■ COLLECTED MATERIAL
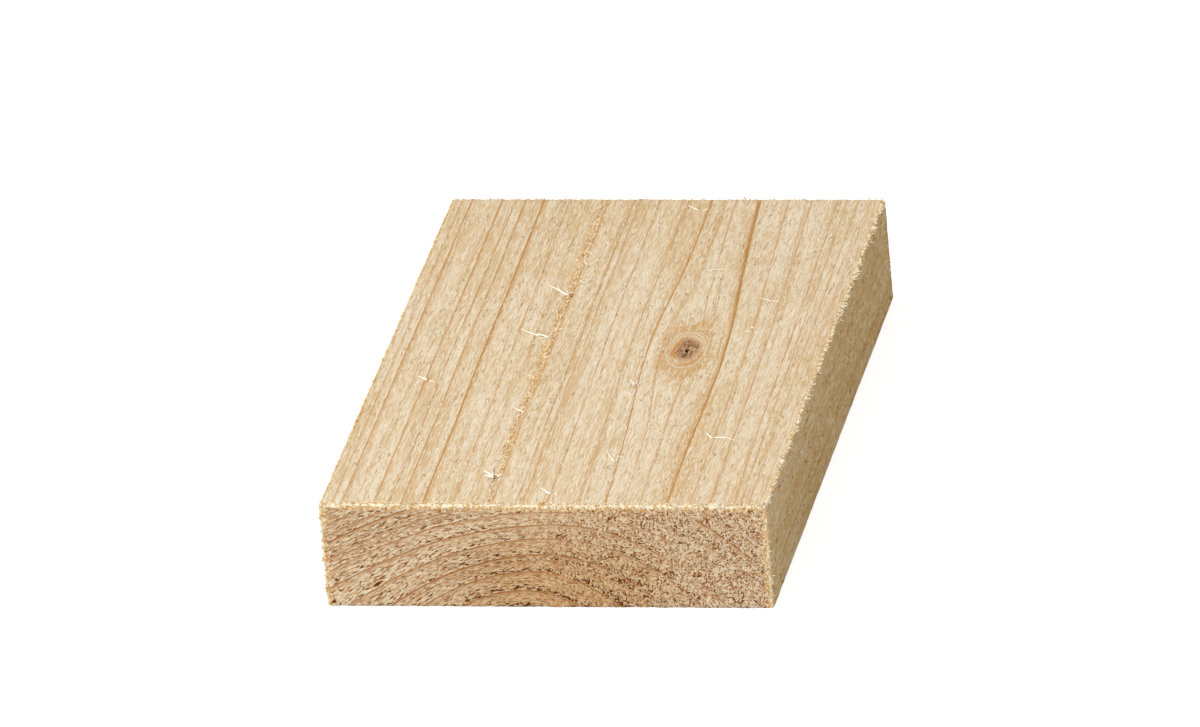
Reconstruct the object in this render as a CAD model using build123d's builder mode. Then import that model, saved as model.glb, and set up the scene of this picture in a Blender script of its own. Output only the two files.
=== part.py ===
from build123d import *

import os
from math import cos, radians, sin

# A short length of rough-sawn softwood plank, lying flat with its length along Y.
# Units are millimetres. The origin is the centre of the underside, with +Z up.
# The plank is one piece of wood: a sawn rectangle with worn arrises, cut square at
# both ends, with a tight knot in its upper face. Wood has no separate parts, so the
# knot's open pith and its drying checks are cut straight into the face.

# Sawn size of the stock and length of this piece
plank_width = 100.0
plank_thickness = 25.0
plank_length = 160.0

# The saw leaves the long arrises sharp and handling rounds them a little. The
# cross cut tears its own edges, so those are eased by less.
long_arris_radius = 0.7
end_arris_radius = 0.4

# The knot lies off centre. Its place is measured from the front end and from the
# right-hand edge, and its long axis leans a little to the left, as the grain does.
knot_from_front_end = 80.0
knot_from_right_edge = 31.5
knot_lean = 2.5

# The pith of the branch has dried out, which leaves a small oval pit that narrows
# towards its floor.
pith_length = 1.7
pith_width = 1.0
pith_depth = 2.6
pith_floor_share = 0.35

# Drying checks, as thin wedges that start at the pith and close as they go
# outwards and down: (direction from the knot's long axis in degrees, length).
check_runs = ((180.0, 5.8), (356.0, 7.0))
check_mouth = 0.42
check_tip = 0.12
check_depth = 1.3
check_floor_share = 0.3

knot_x = plank_width / 2 - knot_from_right_edge
knot_y = knot_from_front_end - plank_length / 2


def check_outline(direction, length, share):
    """Four corners of one check at one depth, from the pith outwards."""
    along = Vector(-sin(radians(direction)), cos(radians(direction)))
    across = Vector(along.Y, -along.X)
    tip = along * length
    half_mouth = across * (check_mouth / 2 * share)
    half_tip = across * (check_tip / 2 * share)
    return [half_mouth, tip + half_tip, tip - half_tip, half_mouth * -1]


with BuildPart() as plank:
    # The sawn section, drawn on the front end and run the length of the piece
    with BuildSketch(Plane.XZ.offset(plank_length / 2)):
        with Locations((0, plank_thickness / 2)):
            RectangleRounded(plank_width, plank_thickness, long_arris_radius)
    extrude(amount=-plank_length)

    # The edges that the cross cuts leave round both ends
    front_end = plank.faces().sort_by(Axis.Y)[0]
    back_end = plank.faces().sort_by(Axis.Y)[-1]
    fillet(front_end.edges() + back_end.edges(), end_arris_radius)

    # The pith pit, from its oval mouth in the sawn face down to its floor
    knot_plane = Plane(
        origin=(knot_x, knot_y, plank_thickness),
        x_dir=(cos(radians(knot_lean)), sin(radians(knot_lean)), 0),
        z_dir=(0, 0, 1),
    )
    with BuildSketch(knot_plane):
        Ellipse(pith_width / 2, pith_length / 2)
    with BuildSketch(knot_plane.offset(-pith_depth)):
        Ellipse(pith_width / 2 * pith_floor_share, pith_length / 2 * pith_floor_share)
    loft(mode=Mode.SUBTRACT)

    # The drying checks, which meet in the pit
    for direction, length in check_runs:
        for depth, share in ((0.0, 1.0), (check_depth, check_floor_share)):
            with BuildSketch(knot_plane.offset(-depth)):
                with BuildLine():
                    Polyline(*check_outline(direction, length, share), close=True)
                make_face()
        loft(mode=Mode.SUBTRACT)

plank.part.label = "plank"

os.makedirs("parts", exist_ok=True)
export_step(plank.part, "parts/plank.step")
print(f"plank: {plank.part.volume / 1000:.1f} cm3, {len(plank.part.solids())} solid")
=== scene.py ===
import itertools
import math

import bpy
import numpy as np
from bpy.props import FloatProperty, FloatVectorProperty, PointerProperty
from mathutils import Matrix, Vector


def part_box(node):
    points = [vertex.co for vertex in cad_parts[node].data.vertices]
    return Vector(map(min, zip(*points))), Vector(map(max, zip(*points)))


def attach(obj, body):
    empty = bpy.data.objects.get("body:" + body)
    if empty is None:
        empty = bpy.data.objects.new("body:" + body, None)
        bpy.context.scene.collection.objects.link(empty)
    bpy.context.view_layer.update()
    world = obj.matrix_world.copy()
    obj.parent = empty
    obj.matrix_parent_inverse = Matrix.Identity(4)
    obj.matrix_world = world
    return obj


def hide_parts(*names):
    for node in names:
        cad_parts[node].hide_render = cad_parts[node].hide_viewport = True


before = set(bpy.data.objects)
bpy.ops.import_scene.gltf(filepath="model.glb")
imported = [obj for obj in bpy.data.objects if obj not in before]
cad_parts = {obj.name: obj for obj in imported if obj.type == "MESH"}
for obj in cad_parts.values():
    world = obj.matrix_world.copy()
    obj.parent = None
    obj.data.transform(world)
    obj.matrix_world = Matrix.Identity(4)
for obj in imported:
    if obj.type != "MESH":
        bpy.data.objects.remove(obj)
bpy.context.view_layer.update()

# The looks of a short rough-sawn softwood plank, laid out as an add-on. One closed
# mesh carries the sawn faces, the growth rings and the knot, and joined meshes of
# torn wood fibre lie on it: the frayed arrises, the tufts of the torn ring line, the
# fuzz of the cross cuts, the nap of the sawn faces and the splinters the saw lifted.
# Helper functions work in millimetres, with +Y along the grain and the origin under
# the middle of the plank. Meshes are written in metres.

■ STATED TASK
Repeat word for word the stretch of lines from the one with "# The drying" down to the one with "obj.parent = None", both included.

■ COMPLETE RESPONSE
    # The drying checks, which meet in the pit
    for direction, length in check_runs:
        for depth, share in ((0.0, 1.0), (check_depth, check_floor_share)):
            with BuildSketch(knot_plane.offset(-depth)):
                with BuildLine():
                    Polyline(*check_outline(direction, length, share), close=True)
                make_face()
        loft(mode=Mode.SUBTRACT)

plank.part.label = "plank"

os.makedirs("parts", exist_ok=True)
export_step(plank.part, "parts/plank.step")
print(f"plank: {plank.part.volume / 1000:.1f} cm3, {len(plank.part.solids())} solid")
=== scene.py ===
import itertools
import math

import bpy
import numpy as np
from bpy.props import FloatProperty, FloatVectorProperty, PointerProperty
from mathutils import Matrix, Vector


def part_box(node):
    points = [vertex.co for vertex in cad_parts[node].data.vertices]
    return Vector(map(min, zip(*points))), Vector(map(max, zip(*points)))


def attach(obj, body):
    empty = bpy.data.objects.get("body:" + body)
    if empty is None:
        empty = bpy.data.objects.new("body:" + body, None)
        bpy.context.scene.collection.objects.link(empty)
    bpy.context.view_layer.update()
    world = obj.matrix_world.copy()
    obj.parent = empty
    obj.matrix_parent_inverse = Matrix.Identity(4)
    obj.matrix_world = world
    return obj


def hide_parts(*names):
    for node in names:
        cad_parts[node].hide_render = cad_parts[node].hide_viewport = True


before = set(bpy.data.objects)
bpy.ops.import_scene.gltf(filepath="model.glb")
imported = [obj for obj in bpy.data.objects if obj not in before]
cad_parts = {obj.name: obj for obj in imported if obj.type == "MESH"}
for obj in cad_parts.values():
    world = obj.matrix_world.copy()
    obj.parent = None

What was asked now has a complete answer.